Otra parábola les dijo: El reino de los cielos es semejante a la levadura que tomó una mujer, y escondió en tres medidas de harina, hasta que todo fue leudado.
Me gusta meditar en tus parábolas, Señor, porque entre otras cosas me trae el gozo de saber que si las entiendo es porque me diste ojos para ver y oídos para oír (v.11-13,16), es decir, capacidad para entenderlas, sentirlas y aplicarlas.
Claro que también corro el peligro de abusar de ellas y hacerles decir más de lo que dicen. No me permitas que me ocurra eso.

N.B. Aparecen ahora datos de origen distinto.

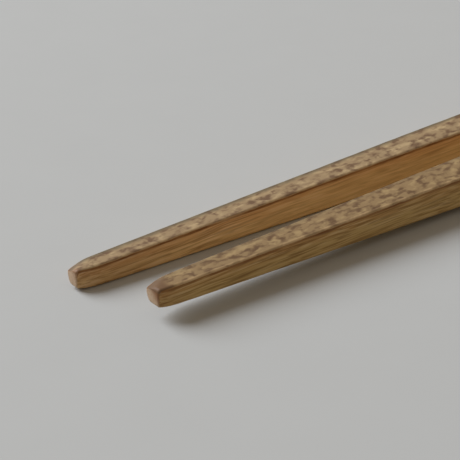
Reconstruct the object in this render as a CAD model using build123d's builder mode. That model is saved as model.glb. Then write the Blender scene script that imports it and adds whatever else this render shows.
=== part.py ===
from build123d import *
from math import asin, cos, sin
import os

os.makedirs("parts", exist_ok=True)

# A pair of square bamboo chopsticks, lying side by side with their skin faces up. All sizes are in
# millimetres. Along a stick, distances run from its tip towards its handle end.

# Both sticks
STICK_LENGTH = 235.0        # tip to handle end
SHOULDER_SIDE = 7.1         # side of the square where the taper runs out
HANDLE_END_SIDE = 7.5       # side of the square at the handle end
STEM_RADIUS = 35.0          # the skin face keeps the round of the bamboo stem
EASED_EDGE = 0.55           # radius of every edge, taken down by sanding
SHOULDER_EASE = 32.0        # each way from a shoulder, how far its bend is spread
NOSE_LENGTH = 6.0           # the tip is whittled a little narrower over this length
NOSE_BEND = 2.2             # where the whittled curve turns most
RISE_LENGTH = 4.0           # the underside of the tip is whittled up over this length
RISE_BEND = 1.2             # where that curve turns most
TOP_CUT_BACK = 3.0          # the far top corner of the tip is cut off: so far back along the stick,
TOP_CUT_ACROSS = 2.6        # so far across the end
TOP_CUT_DOWN = 1.15         # and so far down the far side
BOTTOM_CUT_BACK = 4.0       # and its far bottom corner in the same way
BOTTOM_CUT_ACROSS = 1.3
BOTTOM_CUT_UP = 2.2

# The blank that a stick is cut from
SPARE_THICKNESS = 1.5       # how far the blank is thicker than the handle end
SPARE_LENGTH = 5.0          # how far the stem runs on past both ends of the stick

# The far stick lies flat on the surface from tip to handle end
FAR_TIP_WIDTH = 3.3
FAR_TIP_THICKNESS = 3.5
FAR_SIDE_SHOULDER_AT = 116.0
FAR_SKIN_SHOULDER_AT = 90.0
FAR_NOSE_PINCH = 0.45       # taken off the near side at the very tip
FAR_NOSE_RISE = 0.5         # taken off the underside at the very tip

# The near stick rests on its handle half, with its tip clear of the surface
NEAR_TIP_WIDTH = 3.65
NEAR_TIP_THICKNESS = 3.35
NEAR_TIP_LIFT = 1.9         # underside of the tip above the surface
NEAR_SIDE_SHOULDER_AT = 82.0
NEAR_SKIN_SHOULDER_AT = 87.0
NEAR_SOLE_SHOULDER_AT = 114.0
NEAR_SOLE_EASE = 14.0       # spread of the bend where the stick starts to touch the surface
NEAR_NOSE_PINCH = 0.2
NEAR_NOSE_RISE = 0.4

# How the two sticks lie
TIP_GAP = 10.5              # clear space between the two tips, across the sticks
HANDLE_GAP = 2.3            # clear space between the two handle ends
NEAR_SETBACK = 4.5          # the near tip lies this much further back than the far one

blank_thickness = HANDLE_END_SIDE + SPARE_THICKNESS

# The centre lines close up from the tips to the handle ends, each stick by half of the angle
tip_spacing = TIP_GAP + (FAR_TIP_WIDTH + NEAR_TIP_WIDTH) / 2
handle_spacing = HANDLE_GAP + HANDLE_END_SIDE
half_toe_in = asin((tip_spacing - handle_spacing) / STICK_LENGTH) / 2


def under_stick(tip_x, tip_y, turn):
    """The surface under a stick, from below its tip: X along the stick, Y across it."""
    return Plane(origin=(tip_x, tip_y, 0), x_dir=(cos(turn), sin(turn), 0), z_dir=(0, 0, 1))


def from_side(ground):
    """The upright plane through a stick's centre line: X along the stick, Y up."""
    return Plane(origin=ground.origin, x_dir=ground.x_dir, z_dir=-ground.y_dir)


def across(line, ground):
    """The plane across the start of a line that runs along a stick, with its Y up."""
    return Plane(origin=line @ 0, x_dir=ground.y_dir, z_dir=line % 0)


def on_line(start, end, distance):
    """The point of the line through start and end that lies this far from the tip."""
    slope = (end[1] - start[1]) / (end[0] - start[0])
    return (distance, start[1] + slope * (distance - start[0]))


def shouldered_edge(start, shoulder, end, ease):
    """A straight run, a bend eased round the shoulder, and a straight run to the end."""
    before = on_line(start, shoulder, shoulder[0] - ease)
    after = on_line(shoulder, end, shoulder[0] + ease)
    Line(start, before)
    Bezier(before, shoulder, after)
    Line(after, end)


def whittled_edge(tip, shoulder, end, ease, taken_off, bend, run):
    """A shouldered edge that starts off its line by taken_off and joins it at the end of the run."""
    first = (tip[0], tip[1] + taken_off)
    straight_from = on_line(tip, shoulder, run)
    Bezier(first, on_line(tip, shoulder, bend), straight_from)
    shouldered_edge(straight_from, shoulder, end, ease)
    return first


def plan_outline(tip_width, shoulder_at, pinch):
    """Both sides and the two cut ends, seen from above."""
    far_tip, near_tip = (0, tip_width / 2), (0, -tip_width / 2)
    far_end, near_end = (STICK_LENGTH, HANDLE_END_SIDE / 2), (STICK_LENGTH, -HANDLE_END_SIDE / 2)
    shouldered_edge(far_tip, (shoulder_at, SHOULDER_SIDE / 2), far_end, SHOULDER_EASE)
    near_corner = whittled_edge(near_tip, (shoulder_at, -SHOULDER_SIDE / 2), near_end,
                                SHOULDER_EASE, pinch, NOSE_BEND, NOSE_LENGTH)
    Line(far_tip, near_corner)
    Line(far_end, near_end)


def sole_outline(lift, rest_from, ease, rise):
    """The stick seen from the side, from its sole up to the top of the blank."""
    sole_end = (STICK_LENGTH, 0)
    sole_start = whittled_edge((0, lift), (rest_from, 0), sole_end, ease, rise, RISE_BEND, RISE_LENGTH)
    Polyline(sole_end, (STICK_LENGTH, blank_thickness), (0, blank_thickness), sole_start)


def skin_line(tip_top, shoulder_at):
    """The middle of the skin face, seen from the side and run on past both ends."""
    shoulder = (shoulder_at, SHOULDER_SIDE)
    before_tip = on_line((0, tip_top), shoulder, -SPARE_LENGTH)
    past_handle = on_line(shoulder, (STICK_LENGTH, HANDLE_END_SIDE), STICK_LENGTH + SPARE_LENGTH)
    shouldered_edge(before_tip, shoulder, past_handle, SHOULDER_EASE)


def corner_cut(ground, corner, back, across, upright):
    """The plane that takes a far corner off a tip, by how far it cuts each way. It faces off the stick."""
    facing = ground.x_dir * (-1 / back) + ground.y_dir * (1 / across) + ground.z_dir * (-1 / upright)
    return Plane(origin=ground.from_local_coords((corner[0] + back, corner[1], corner[2])), z_dir=facing)


def cut_tip_corners(ground, tip_width, tip_bottom, tip_top):
    """Takes the two far corners off the tip of the stick that is being built."""
    top_corner, bottom_corner = (0, tip_width / 2, tip_top), (0, tip_width / 2, tip_bottom)
    split(bisect_by=corner_cut(ground, top_corner, TOP_CUT_BACK, TOP_CUT_ACROSS, -TOP_CUT_DOWN), keep=Keep.BOTTOM)
    split(bisect_by=corner_cut(ground, bottom_corner, BOTTOM_CUT_BACK, BOTTOM_CUT_ACROSS, BOTTOM_CUT_UP),
          keep=Keep.BOTTOM)


far_ground = under_stick(0, tip_spacing / 2, -half_toe_in)
near_ground = under_stick(NEAR_SETBACK, -tip_spacing / 2, half_toe_in)

with BuildPart() as far_chopstick:
    # The planed sides, cut square to the surface
    with BuildSketch(far_ground):
        with BuildLine():
            plan_outline(FAR_TIP_WIDTH, FAR_SIDE_SHOULDER_AT, FAR_NOSE_PINCH)
        make_face()
    extrude(amount=blank_thickness)
    # Its sole is flat up to the whittled tip
    with BuildSketch(from_side(far_ground)):
        with BuildLine():
            sole_outline(0, STICK_LENGTH / 2, SHOULDER_EASE, FAR_NOSE_RISE)
        make_face()
    extrude(amount=HANDLE_END_SIDE, both=True, mode=Mode.INTERSECT)
    # The round stem under the skin line is all that stays
    with BuildLine(from_side(far_ground)) as far_skin:
        skin_line(FAR_TIP_THICKNESS, FAR_SKIN_SHOULDER_AT)
    with BuildSketch(across(far_skin.line, far_ground)):
        with Locations((0, -STEM_RADIUS)):
            Circle(STEM_RADIUS)
    sweep(path=far_skin.line, mode=Mode.INTERSECT)
    fillet(far_chopstick.edges(), EASED_EDGE)
    cut_tip_corners(far_ground, FAR_TIP_WIDTH, 0, FAR_TIP_THICKNESS)

with BuildPart() as near_chopstick:
    with BuildSketch(near_ground):
        with BuildLine():
            plan_outline(NEAR_TIP_WIDTH, NEAR_SIDE_SHOULDER_AT, NEAR_NOSE_PINCH)
        make_face()
    extrude(amount=blank_thickness)
    # Its sole comes down from the whittled tip to where the stick starts to rest
    with BuildSketch(from_side(near_ground)):
        with BuildLine():
            sole_outline(NEAR_TIP_LIFT, NEAR_SOLE_SHOULDER_AT, NEAR_SOLE_EASE, NEAR_NOSE_RISE)
        make_face()
    extrude(amount=HANDLE_END_SIDE, both=True, mode=Mode.INTERSECT)
    with BuildLine(from_side(near_ground)) as near_skin:
        skin_line(NEAR_TIP_LIFT + NEAR_TIP_THICKNESS, NEAR_SKIN_SHOULDER_AT)
    with BuildSketch(across(near_skin.line, near_ground)):
        with Locations((0, -STEM_RADIUS)):
            Circle(STEM_RADIUS)
    sweep(path=near_skin.line, mode=Mode.INTERSECT)
    fillet(near_chopstick.edges(), EASED_EDGE)
    cut_tip_corners(near_ground, NEAR_TIP_WIDTH, NEAR_TIP_LIFT, NEAR_TIP_LIFT + NEAR_TIP_THICKNESS)

# The origin is on the surface, at the middle of the space that the pair takes up
pair_middle = Compound([far_chopstick.part, near_chopstick.part]).bounding_box().center()
to_origin = Location((-pair_middle.X, -pair_middle.Y, 0))
far_chopstick.part.move(to_origin)
near_chopstick.part.move(to_origin)

far_chopstick.part.label = "far_chopstick"
export_step(far_chopstick.part, "parts/far_chopstick.step")

near_chopstick.part.label = "near_chopstick"
export_step(near_chopstick.part, "parts/near_chopstick.step")
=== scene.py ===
import math

import bpy
import numpy as np
from bpy.props import FloatProperty, FloatVectorProperty, PointerProperty
from bpy.types import Operator, Panel, PropertyGroup
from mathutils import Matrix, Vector


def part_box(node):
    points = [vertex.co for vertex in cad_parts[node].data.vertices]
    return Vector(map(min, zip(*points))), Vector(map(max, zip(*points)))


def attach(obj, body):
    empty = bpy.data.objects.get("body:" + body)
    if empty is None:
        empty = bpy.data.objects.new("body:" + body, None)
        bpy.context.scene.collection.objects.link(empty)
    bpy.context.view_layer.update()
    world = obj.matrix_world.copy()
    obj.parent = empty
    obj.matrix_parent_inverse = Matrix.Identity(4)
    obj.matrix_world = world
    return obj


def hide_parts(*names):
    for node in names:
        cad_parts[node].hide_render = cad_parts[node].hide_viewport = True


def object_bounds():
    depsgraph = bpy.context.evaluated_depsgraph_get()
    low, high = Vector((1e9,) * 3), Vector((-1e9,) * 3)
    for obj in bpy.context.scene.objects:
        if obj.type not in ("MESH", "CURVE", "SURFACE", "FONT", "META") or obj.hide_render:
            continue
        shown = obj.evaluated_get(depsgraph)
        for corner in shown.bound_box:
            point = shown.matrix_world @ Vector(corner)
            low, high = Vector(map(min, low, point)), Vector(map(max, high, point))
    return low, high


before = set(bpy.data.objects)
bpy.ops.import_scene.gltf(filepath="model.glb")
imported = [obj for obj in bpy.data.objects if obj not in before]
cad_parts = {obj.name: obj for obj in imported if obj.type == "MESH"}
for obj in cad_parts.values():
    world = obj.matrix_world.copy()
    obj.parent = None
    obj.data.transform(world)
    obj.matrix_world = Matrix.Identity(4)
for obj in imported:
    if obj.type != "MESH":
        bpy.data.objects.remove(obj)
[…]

Quiero sentirme en este día y en los que vendrán después como esa mujer que esconde la levadura en la harina hasta leudarla. Quiero tener esa capacidad y anhelo de ir dejando el evangelio en diferentes lugares (en una conversación, en algún corazón afligido, en las manos de alguien en la calle o sala de espera) en la espera, la esperanza de que después, en algún momento, algún día, cambie a esa persona.
Claro que no es solo ir desparramando levadura o poner tratados en los parabrisas, sino trabajar la masa de harina para colocar dentro el poderoso poder del evangelio, la semilla del reino, no se requiere más, pero tampoco menos.